Risk Assessment Protocols

About 10 years ago, the Corps set up a risk assessment protocol for all locks and dams, called an operational risk assessment (ORA), Heinold said. The protocols direct the inspection of various components like miter gates for locks or tainter gates for dams, and assigns them letter grades called operational condition assessments (OCAs). The OCA is then factored together with the possible consequences of failure to arrive at the ORA, which drives the priority for deferred maintenance. Components that are part of high-use facilities are given more urgency than those in less-used waterways. 

Heinold said those assessments have made a real difference. “Up until about 2010, we were losing the deferred maintenance battle. From about 2010 to 2012, we were treading water, just keeping up with the need. But since about 2012, the Corps has been turning the tide. I think the ASCE report card was a recognition of that.”

Heinold cautions that the Corps can’t advocate directly for its own funding. It must work within the limits of what Congress gives it. Advocacy is the job of the various industry groups like Waterways Council Inc.
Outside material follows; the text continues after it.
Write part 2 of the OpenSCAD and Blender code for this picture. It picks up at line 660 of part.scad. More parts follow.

The Corps must present lists of priorities up the chain until they reach the Office of Management and Budget and ultimately Congress. It takes a lot of time to prepare those reports, which means that items in the top half of the priority list will get more detailed attention than those in the lower half. 
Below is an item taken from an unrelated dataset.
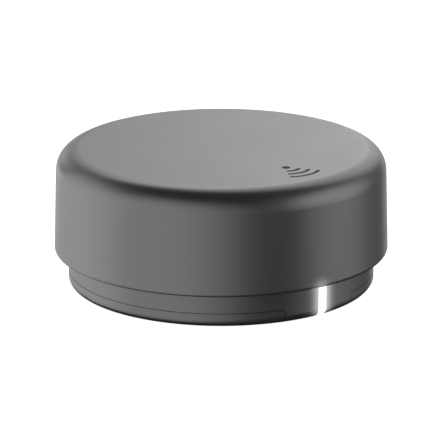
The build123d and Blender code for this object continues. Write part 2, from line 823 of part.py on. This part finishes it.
with BuildPart() as foot_ring:
    with BuildSketch(Plane.XY):
        Circle(foot_outer_radius)
        Circle(foot_outer_radius - foot_width, mode=Mode.SUBTRACT)
    extrude(amount=foot_proud + foot_recess)
    fillet(foot_ring.edges().group_by(Axis.Z)[0], foot_round)
save(foot_ring, "foot_ring")

with BuildPart() as cell_cushions:
    with BuildSketch(Plane.XY.offset(cover_inside)):
        with GridLocations(cushion_pitch, 1, 2, 1):
            RectangleRounded(cushion_width, 2 * (bay_half_width - cushion_end_gap), small_round)
    extrude(amount=cushion_thickness)
save(cell_cushions, "cell_cushions")

with BuildPart() as underside_label:
    with BuildSketch(Plane.XY.offset(cover_bottom)):
        Circle(label_radius)
    extrude(amount=-label_thickness)
save(underside_label, "underside_label")
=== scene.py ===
import math

import bmesh
import bpy
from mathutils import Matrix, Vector


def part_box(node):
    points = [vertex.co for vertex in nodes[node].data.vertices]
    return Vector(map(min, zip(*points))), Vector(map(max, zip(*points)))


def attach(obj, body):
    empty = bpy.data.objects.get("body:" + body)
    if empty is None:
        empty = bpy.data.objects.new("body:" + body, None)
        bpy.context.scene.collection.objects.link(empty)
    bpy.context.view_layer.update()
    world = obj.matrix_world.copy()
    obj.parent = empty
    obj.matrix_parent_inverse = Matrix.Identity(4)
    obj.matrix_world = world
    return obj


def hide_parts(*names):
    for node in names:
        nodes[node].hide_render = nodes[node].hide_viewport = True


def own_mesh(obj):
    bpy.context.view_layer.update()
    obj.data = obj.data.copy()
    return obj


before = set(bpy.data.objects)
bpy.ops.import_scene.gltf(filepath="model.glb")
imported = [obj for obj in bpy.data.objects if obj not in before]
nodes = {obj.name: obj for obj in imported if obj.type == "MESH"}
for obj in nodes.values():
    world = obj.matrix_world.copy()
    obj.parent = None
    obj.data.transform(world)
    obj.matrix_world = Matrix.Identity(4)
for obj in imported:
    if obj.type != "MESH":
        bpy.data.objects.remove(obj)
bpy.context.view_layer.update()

MM = 0.001

# Places on the object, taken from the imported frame
cap_low, cap_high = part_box("press_cap")
housing_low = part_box("base_housing")[0]
cell_low, cell_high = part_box("battery_cell_rear")
top_z = cap_high.z
cap_radius = cap_high.x
rim_z = cap_low.z

# ---------------------------------------------------------------------------------------------
# Camera: a long lens, a little above the puck, with the slot 40 degrees to its right
# ---------------------------------------------------------------------------------------------

CAMERA_AZIMUTH = -40.27
CAMERA_ELEVATION = 16.8
CAMERA_DISTANCE = 0.651
LENS_MM = 303.1
SENSOR_MM = 36
SHIFT_X = -0.01435
SHIFT_Y = -0.0032
NEAREST_SEEN = 0.01
FARTHEST_SEEN = 20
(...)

“We did a report for LaGrange Lock on the Illinois Waterway in 2005 that showed it needed major rehabilitation, and we finally got to do the work in 2020, 15 years later,” Heinold said.  A lot can happen in 15 years: materials get more expensive, potential contractors go out of business, more wear and tear happens to the equipment, etc. Any cost estimate has a short shelf life. “We don’t necessarily have detailed estimates for items in the lower half of the list that might not get funded for 10 years or longer.” Preparing such estimates would be a waste of resources, he said, since their assumptions would quickly age.

Return Of Earmarks

Heinold adds that the Corps also has plans for any extra money it might get. As earmarks get revived, that is important. Heinold remembers the earmark era, when individual members of Congress could direct added funding toward particular projects, or even parts of a project, within their district. Since earmarks were suspended by Congress in 2011, projects have had to be evaluated as a whole. “The earmark era was a very different environment,” he said. “We used to know on October 1 whether or not a project would be funded, and to what extent.” 
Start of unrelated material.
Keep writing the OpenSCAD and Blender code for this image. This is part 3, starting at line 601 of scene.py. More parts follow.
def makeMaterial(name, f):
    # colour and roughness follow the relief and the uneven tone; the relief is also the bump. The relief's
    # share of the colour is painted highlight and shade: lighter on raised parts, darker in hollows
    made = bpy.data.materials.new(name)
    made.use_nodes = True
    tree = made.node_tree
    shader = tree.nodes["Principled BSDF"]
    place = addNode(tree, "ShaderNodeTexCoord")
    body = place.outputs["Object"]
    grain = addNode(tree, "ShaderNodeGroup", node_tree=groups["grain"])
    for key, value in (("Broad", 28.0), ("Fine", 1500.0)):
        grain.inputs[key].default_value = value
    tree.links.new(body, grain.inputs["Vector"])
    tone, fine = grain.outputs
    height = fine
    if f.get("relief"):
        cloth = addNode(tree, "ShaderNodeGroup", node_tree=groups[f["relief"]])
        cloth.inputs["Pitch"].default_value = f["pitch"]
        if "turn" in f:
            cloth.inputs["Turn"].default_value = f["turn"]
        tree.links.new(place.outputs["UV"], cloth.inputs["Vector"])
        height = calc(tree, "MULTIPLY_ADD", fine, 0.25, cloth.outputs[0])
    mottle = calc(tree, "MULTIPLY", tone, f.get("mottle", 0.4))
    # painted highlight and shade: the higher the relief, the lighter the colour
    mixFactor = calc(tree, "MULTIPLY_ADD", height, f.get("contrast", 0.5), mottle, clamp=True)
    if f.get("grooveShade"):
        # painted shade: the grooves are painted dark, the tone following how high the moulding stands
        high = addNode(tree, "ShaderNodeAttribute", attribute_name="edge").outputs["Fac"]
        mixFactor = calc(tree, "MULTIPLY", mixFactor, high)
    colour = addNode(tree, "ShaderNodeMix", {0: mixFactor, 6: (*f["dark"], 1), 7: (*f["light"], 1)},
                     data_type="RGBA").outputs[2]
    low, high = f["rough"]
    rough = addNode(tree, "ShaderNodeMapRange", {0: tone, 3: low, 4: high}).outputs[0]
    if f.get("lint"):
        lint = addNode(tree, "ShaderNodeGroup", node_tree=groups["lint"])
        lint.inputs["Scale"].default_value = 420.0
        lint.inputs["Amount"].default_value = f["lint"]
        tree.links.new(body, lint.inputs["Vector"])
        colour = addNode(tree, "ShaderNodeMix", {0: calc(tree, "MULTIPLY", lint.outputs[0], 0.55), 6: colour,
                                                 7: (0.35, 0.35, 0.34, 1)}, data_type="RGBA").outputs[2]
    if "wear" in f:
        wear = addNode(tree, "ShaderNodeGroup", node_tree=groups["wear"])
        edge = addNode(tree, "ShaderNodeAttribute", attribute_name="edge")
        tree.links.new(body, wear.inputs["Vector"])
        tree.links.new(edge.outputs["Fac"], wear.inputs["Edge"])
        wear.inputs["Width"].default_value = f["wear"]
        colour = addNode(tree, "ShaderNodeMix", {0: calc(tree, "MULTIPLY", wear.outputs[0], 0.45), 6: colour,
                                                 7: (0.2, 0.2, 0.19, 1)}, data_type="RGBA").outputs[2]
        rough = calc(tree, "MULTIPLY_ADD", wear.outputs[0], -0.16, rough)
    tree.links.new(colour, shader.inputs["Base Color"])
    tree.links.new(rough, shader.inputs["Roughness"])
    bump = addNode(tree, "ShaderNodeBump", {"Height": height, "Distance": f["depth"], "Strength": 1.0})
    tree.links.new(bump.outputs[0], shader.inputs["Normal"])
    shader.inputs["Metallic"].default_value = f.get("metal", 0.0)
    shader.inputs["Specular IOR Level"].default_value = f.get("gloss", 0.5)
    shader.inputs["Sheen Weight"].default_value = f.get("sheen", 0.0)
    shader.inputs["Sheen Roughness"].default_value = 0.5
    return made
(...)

It always helps when Corps infrastructure advocates have a success story to tell. These days, they have two strong recent stories: the successful completion of Olmsted Lock and Dam, ahead of schedule and under previous budgets; and the successful rehab work on five locks and dams on the Illinois Waterway in 2020, which Heinold supervised. 

“We’ve proven that we can get projects built with earmarks or without them,” he said.